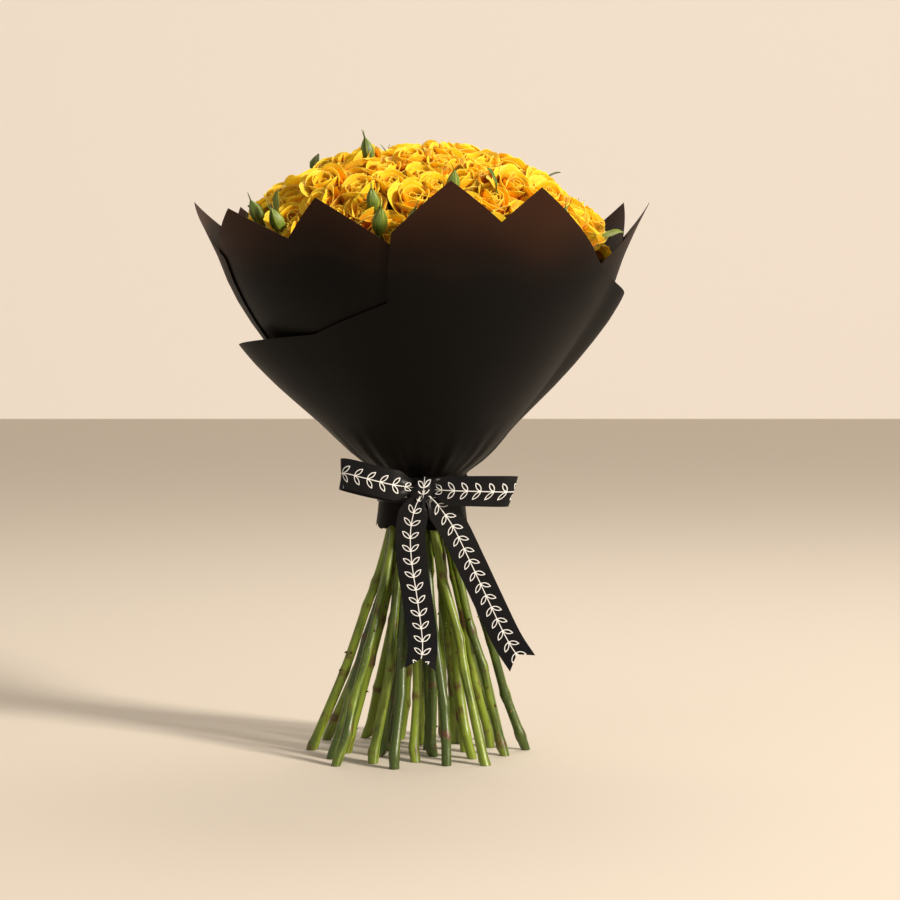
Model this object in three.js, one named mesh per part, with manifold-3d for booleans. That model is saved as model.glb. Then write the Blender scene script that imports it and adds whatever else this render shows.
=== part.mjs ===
// A hand-tied bouquet of yellow spray roses, standing on its cut stems in black wrapping paper.
// Units are millimetres. +Z is up, the bow faces -Y and the cut stem ends stand on the plane Z = 0.
import * as THREE from "three";
import Module from "manifold-3d";
import { mergeVertices } from "three/addons/utils/BufferGeometryUtils.js";

const wasm = await Module();
wasm.setup();

// ---- driving dimensions ----

const TIE_HEIGHT = 225; // where the stems cross and are tied
const GAP = 0.6; // between neighbours that touch in the real bouquet

const DOME = { centre: 306, rootRadius: 163, rose: 52, innerRadius: 156 };
const SPRAY_RINGS = [
  { count: 1, lean: 0, turn: 0 },
  { count: 6, lean: 20.5, turn: 15 },
  { count: 11, lean: 41.5, turn: 0 },
];
const NEIGHBOUR_ANGLE = 40; // sprays nearer than this press on each other, in degrees

const STEM = {
  count: 28,
  pitch: 5.1, // scale of the sunflower pattern at the tie
  thin: 6.4,
  spread: 1.0, // thickest less thinnest
  sides: 6,
  steps: 9,
  flareBelow: 64, // how far below the tie the bundle takes to widen
  flareAbove: 42,
  lean: 7, // how far the feet are swept to the left
  twist: 0.4, // of the spiral hand tie
};
const GOLDEN_ANGLE = Math.PI * (3 - Math.sqrt(5));

// Radius of the innermost paper at each height, from the gathered collar up to the crown.
const PAPER = { thickness: 0.6, layer: 1, crownSpread: 2.5, collarTop: 240, crownFrom: 440 };
const PAPER_PROFILE = [
  [194, 35.6], [212, 33.2], [237, 32.8], [245, 44], [256, 56], [280, 76],
  [311, 103], [348, 131], [383, 154], [400, 161], [421, 167], [445, 179], [472, 194],
];
const PAPER_ROWS = [194, 212, 237, 245, 256, 280, 311, 348, 383, 410];
const ROW_GAP = 2; // least height between rows, where a corner is cut low

// Each sheet: its top edge as [degrees round the bouquet, height], its layers from the
// innermost at both ends, and how far a loose corner stands off. 270 degrees is the front.
const SHEETS = [
  {
    name: "wrap_sheet_right", layers: [0, 1.6],
    edge: [[-60, 405], [-30, 412], [-3, 466], [12, 440], [26, 416]],
  },
  {
    name: "wrap_sheet_right_back", layers: [0, 1.6],
    edge: [[4, 420], [24, 468], [42, 430], [60, 472], [80, 424]],
  },
  {
    name: "wrap_sheet_back", layers: [0, 1.6],
    edge: [[72, 424], [92, 472], [107, 434], [122, 470], [142, 424]],
  },
  {
    name: "wrap_sheet_left_back", layers: [0, 1.6],
    edge: [[130, 424], [148, 466], [158, 440], [176, 467], [199, 418]],
  },
  {
    name: "wrap_sheet_left", layers: [0, 1.6],
    edge: [[188, 415], [214, 458], [233, 433], [245, 464], [268, 416]],
  },
  {
    name: "wrap_sheet_right_outer", layers: [2, 2.2], corner: { at: 357, reach: 16, out: 11 },
    edge: [[298, 400], [320, 412], [340, 404], [357, 389]],
  },
  {
    name: "wrap_sheet_front", layers: [3.2, 3.2], corner: { at: 185, reach: 50, out: 22 },
    edge: [
      [185, 346], [211, 352], [233, 357], [260, 382], [263, 436],
      [277, 476], [290, 445], [299, 472], [331, 408],
    ],
  },
];
const COLUMNS_PER_EDGE = 3;

const RIBBON = { width: 25, thickness: 0.8, notch: 9, bandHeight: 22, bandRadius: 38.6, bandSides: 32 };
const KNOT = { centre: [2, -46, 227], half: [8.5, 5.5, 10] };
const LOOP_STEPS = 16;
const TAIL_STEPS = 12;
const LEFT_LOOP = [
  [-9, -48, 229], [-24, -57, 231], [-46, -59, 237], [-61, -56, 241],
  [-66, -51, 242], [-60, -47, 241], [-40, -48, 236], [-22, -47, 231], [-9, -45, 229],
];
const RIGHT_LOOP = [
  [13, -45, 227], [26, -47, 227], [48, -48, 226], [68, -47, 225],
  [75, -51, 225], [69, -56, 225], [50, -59, 226], [28, -57, 227], [13, -48, 227],
];
const LEFT_TAIL = [[-6, -52, 211], [-10, -50, 192], [-8, -52, 167], [-3, -55, 134], [1, -62, 101], [-1, -69, 80]];
const RIGHT_TAIL = [[18, -47, 203], [29, -45, 189], [41, -45, 166], [55, -48, 136], [71, -52, 103], [84, -56, 83]];

// ---- materials ----

const petal = new THREE.MeshStandardMaterial({ color: 0xf6b40c, roughness: 0.6, metalness: 0 });
const bark = new THREE.MeshStandardMaterial({ color: 0x6f8a2e, roughness: 0.55, metalness: 0 });
const paper = new THREE.MeshStandardMaterial({ color: 0x17120f, roughness: 0.5, metalness: 0 });
const satin = new THREE.MeshStandardMaterial({ color: 0x0e0e0f, roughness: 0.45, metalness: 0 });

// ---- solids ----

/** A closed three.js geometry as a manifold solid. */
function toSolid(geometry) {
  const bare = geometry.clone();
  bare.deleteAttribute("normal");
  bare.deleteAttribute("uv");
  const merged = mergeVertices(bare, 1e-4);
  const mesh = new wasm.Mesh({
    numProp: 3,
    vertProperties: Float32Array.from(merged.attributes.position.array),
    triVerts: Uint32Array.from(merged.index.array),
  });
  return new wasm.Manifold(mesh);
}

/** A manifold solid as a three.js geometry. */
function toGeometry(solid) {
  const mesh = solid.getMesh();
  const geometry = new THREE.BufferGeometry();
  geometry.setAttribute("position", new THREE.BufferAttribute(mesh.vertProperties, 3));
  geometry.setIndex(new THREE.BufferAttribute(mesh.triVerts, 1));
  geometry.computeVertexNormals();
  return geometry;
}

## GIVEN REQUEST
Give the lines again, exactly as they stand, from the beginning of the data through the line with "const GAP = 0.6;".

## SOLVED EXERCISE
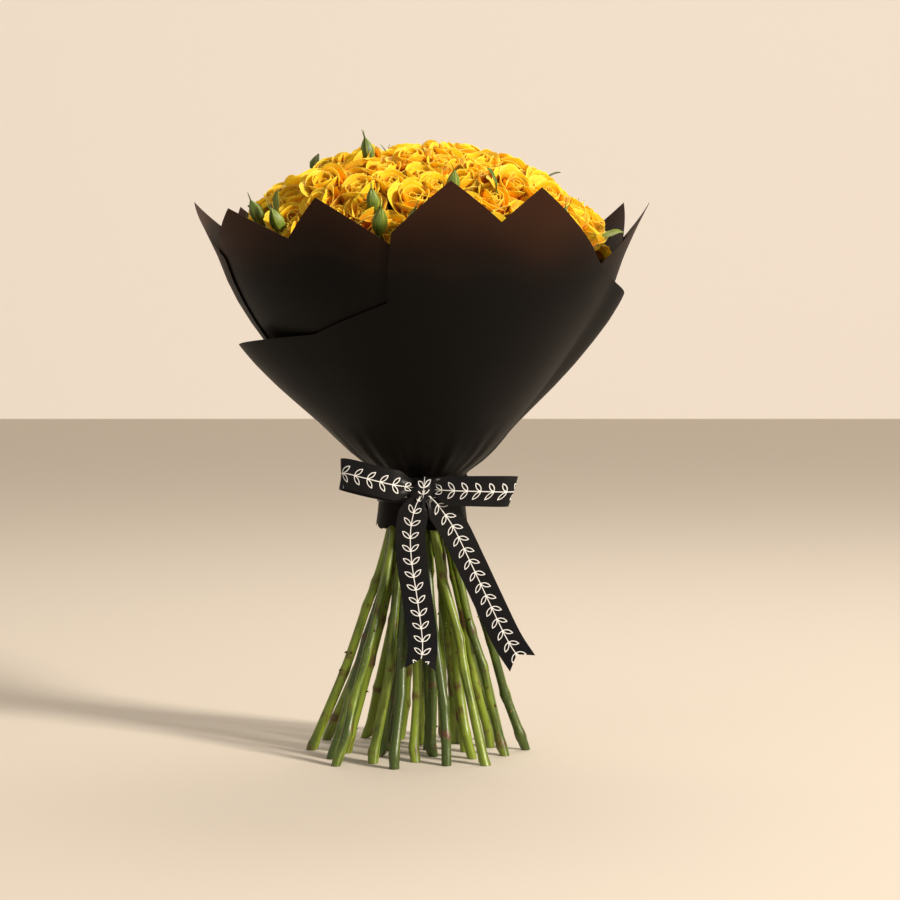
Model this object in three.js, one named mesh per part, with manifold-3d for booleans. That model is saved as model.glb. Then write the Blender scene script that imports it and adds whatever else this render shows.
=== part.mjs ===
// A hand-tied bouquet of yellow spray roses, standing on its cut stems in black wrapping paper.
// Units are millimetres. +Z is up, the bow faces -Y and the cut stem ends stand on the plane Z = 0.
import * as THREE from "three";
import Module from "manifold-3d";
import { mergeVertices } from "three/addons/utils/BufferGeometryUtils.js";

const wasm = await Module();
wasm.setup();

// ---- driving dimensions ----

const TIE_HEIGHT = 225; // where the stems cross and are tied
const GAP = 0.6; // between neighbours that touch in the real bouquet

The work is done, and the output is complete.